Request:
Your task is to quote the listing below exactly, beginning with its first line and ending on the line bearing "soft lamps and the camera.".

Source excerpt:
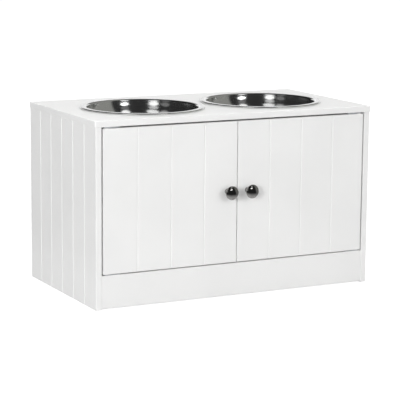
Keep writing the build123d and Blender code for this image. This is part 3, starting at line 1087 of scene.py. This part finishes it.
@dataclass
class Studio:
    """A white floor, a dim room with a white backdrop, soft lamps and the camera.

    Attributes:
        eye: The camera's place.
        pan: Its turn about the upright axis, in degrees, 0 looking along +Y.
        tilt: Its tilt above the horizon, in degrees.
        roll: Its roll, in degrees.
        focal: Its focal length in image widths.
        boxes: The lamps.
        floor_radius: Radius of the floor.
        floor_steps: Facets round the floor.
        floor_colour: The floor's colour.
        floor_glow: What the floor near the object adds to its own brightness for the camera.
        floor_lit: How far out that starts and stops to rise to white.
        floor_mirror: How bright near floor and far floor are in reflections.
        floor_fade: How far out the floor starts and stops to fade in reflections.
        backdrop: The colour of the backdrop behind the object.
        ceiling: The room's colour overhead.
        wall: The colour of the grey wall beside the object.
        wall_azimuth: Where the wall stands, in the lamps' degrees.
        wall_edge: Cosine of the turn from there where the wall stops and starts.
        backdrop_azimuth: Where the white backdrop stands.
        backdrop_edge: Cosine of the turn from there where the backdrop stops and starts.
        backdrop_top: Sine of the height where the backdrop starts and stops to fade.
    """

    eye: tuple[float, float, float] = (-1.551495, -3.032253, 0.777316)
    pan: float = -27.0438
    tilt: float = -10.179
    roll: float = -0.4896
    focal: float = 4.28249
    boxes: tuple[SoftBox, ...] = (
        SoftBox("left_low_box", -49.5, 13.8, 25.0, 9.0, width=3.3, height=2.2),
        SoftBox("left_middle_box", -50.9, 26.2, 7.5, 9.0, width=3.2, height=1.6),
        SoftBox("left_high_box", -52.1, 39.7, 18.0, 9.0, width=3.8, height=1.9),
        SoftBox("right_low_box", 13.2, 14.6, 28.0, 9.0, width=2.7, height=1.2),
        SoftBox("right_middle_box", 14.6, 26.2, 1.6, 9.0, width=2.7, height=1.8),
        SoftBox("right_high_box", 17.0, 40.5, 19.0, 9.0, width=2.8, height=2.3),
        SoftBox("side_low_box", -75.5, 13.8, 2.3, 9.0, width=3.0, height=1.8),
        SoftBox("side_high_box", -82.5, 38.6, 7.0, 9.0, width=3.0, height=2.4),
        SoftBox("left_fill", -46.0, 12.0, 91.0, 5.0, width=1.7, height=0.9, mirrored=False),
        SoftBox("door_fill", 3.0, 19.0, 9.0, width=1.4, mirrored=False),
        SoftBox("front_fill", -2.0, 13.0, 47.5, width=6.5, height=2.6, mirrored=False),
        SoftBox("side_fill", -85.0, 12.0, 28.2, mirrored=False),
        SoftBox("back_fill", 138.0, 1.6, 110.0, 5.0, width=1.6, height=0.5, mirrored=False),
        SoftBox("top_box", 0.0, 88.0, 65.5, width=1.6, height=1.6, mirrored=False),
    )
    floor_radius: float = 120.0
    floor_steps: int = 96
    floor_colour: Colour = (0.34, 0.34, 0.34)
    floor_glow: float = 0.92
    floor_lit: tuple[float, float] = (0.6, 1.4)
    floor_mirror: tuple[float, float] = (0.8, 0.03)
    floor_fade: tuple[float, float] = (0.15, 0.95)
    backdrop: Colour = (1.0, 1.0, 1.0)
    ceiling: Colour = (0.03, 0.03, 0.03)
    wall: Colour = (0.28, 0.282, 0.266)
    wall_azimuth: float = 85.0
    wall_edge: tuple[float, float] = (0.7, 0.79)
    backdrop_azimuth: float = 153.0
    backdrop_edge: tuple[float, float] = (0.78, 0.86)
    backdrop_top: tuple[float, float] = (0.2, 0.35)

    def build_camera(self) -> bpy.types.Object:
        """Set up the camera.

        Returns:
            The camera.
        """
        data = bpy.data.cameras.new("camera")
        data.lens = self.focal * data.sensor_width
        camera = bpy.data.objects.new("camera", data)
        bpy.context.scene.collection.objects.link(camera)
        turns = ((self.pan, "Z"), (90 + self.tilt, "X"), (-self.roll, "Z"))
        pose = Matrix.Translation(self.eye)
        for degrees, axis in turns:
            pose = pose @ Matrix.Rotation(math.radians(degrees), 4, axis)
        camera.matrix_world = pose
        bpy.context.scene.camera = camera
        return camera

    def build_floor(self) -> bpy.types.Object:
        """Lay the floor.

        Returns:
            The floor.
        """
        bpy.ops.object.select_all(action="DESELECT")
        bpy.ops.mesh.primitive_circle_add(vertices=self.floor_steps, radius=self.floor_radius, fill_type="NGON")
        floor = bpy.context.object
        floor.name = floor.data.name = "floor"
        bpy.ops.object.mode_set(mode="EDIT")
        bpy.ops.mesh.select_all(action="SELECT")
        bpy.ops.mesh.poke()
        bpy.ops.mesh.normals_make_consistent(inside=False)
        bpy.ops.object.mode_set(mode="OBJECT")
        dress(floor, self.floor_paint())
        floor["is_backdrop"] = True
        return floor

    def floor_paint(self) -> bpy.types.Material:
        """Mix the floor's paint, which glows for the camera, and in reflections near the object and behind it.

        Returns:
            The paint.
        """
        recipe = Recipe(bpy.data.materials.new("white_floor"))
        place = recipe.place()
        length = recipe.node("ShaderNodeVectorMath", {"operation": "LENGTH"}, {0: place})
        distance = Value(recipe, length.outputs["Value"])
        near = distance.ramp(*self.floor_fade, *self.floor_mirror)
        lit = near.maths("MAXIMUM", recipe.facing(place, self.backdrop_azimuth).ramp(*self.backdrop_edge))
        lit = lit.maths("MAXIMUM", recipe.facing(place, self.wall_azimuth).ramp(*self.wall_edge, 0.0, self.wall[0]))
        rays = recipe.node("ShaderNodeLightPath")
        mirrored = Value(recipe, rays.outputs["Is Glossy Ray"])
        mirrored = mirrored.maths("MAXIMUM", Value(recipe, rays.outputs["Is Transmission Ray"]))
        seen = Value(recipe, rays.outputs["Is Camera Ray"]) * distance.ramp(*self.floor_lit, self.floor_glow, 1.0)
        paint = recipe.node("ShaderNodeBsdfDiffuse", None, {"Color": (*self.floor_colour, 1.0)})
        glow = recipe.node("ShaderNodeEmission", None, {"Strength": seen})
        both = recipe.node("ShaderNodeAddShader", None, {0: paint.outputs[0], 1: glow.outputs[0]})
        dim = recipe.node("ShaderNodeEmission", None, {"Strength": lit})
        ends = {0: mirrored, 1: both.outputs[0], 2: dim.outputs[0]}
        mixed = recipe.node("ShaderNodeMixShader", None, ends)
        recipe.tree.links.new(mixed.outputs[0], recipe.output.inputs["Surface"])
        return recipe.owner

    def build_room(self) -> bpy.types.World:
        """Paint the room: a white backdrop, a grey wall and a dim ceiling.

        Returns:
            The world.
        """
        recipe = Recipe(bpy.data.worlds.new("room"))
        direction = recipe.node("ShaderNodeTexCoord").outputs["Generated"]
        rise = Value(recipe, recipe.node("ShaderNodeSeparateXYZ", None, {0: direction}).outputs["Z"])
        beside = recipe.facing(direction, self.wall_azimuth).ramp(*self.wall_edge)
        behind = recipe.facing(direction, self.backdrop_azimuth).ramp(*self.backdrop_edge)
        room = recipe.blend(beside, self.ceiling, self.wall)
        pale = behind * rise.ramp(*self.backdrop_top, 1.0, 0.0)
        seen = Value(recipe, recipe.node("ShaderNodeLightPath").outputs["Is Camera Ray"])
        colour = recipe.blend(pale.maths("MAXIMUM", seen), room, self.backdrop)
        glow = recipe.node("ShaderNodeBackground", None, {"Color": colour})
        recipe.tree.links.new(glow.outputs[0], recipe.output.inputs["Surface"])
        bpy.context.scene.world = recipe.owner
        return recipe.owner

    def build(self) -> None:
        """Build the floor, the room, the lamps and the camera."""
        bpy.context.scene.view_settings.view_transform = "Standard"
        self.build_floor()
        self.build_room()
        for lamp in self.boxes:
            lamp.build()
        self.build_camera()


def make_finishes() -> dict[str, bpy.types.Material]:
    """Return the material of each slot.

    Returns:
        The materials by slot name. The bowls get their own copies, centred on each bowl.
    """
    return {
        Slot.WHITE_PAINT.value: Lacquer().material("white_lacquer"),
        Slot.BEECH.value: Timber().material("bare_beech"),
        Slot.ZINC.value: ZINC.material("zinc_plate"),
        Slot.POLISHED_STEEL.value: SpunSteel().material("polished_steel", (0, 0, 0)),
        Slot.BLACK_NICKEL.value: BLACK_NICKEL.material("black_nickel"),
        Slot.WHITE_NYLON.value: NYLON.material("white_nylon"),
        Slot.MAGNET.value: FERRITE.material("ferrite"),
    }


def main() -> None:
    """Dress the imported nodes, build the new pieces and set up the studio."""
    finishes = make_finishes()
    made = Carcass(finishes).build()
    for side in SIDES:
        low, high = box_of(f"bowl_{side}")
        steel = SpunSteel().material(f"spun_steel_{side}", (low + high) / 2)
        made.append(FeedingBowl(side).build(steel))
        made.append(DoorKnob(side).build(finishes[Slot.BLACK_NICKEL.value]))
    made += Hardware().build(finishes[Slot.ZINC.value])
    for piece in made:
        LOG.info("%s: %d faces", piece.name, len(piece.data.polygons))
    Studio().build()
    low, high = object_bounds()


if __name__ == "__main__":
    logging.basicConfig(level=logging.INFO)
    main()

Exercise response:
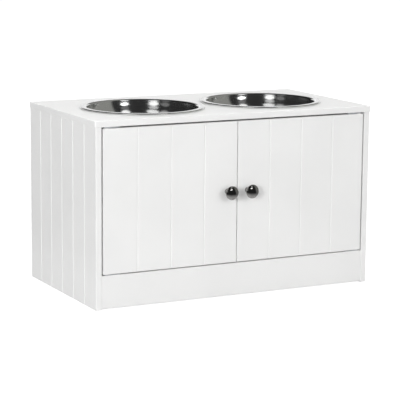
Keep writing the build123d and Blender code for this image. This is part 3, starting at line 1087 of scene.py. This part finishes it.
@dataclass
class Studio:
    """A white floor, a dim room with a white backdrop, soft lamps and the camera.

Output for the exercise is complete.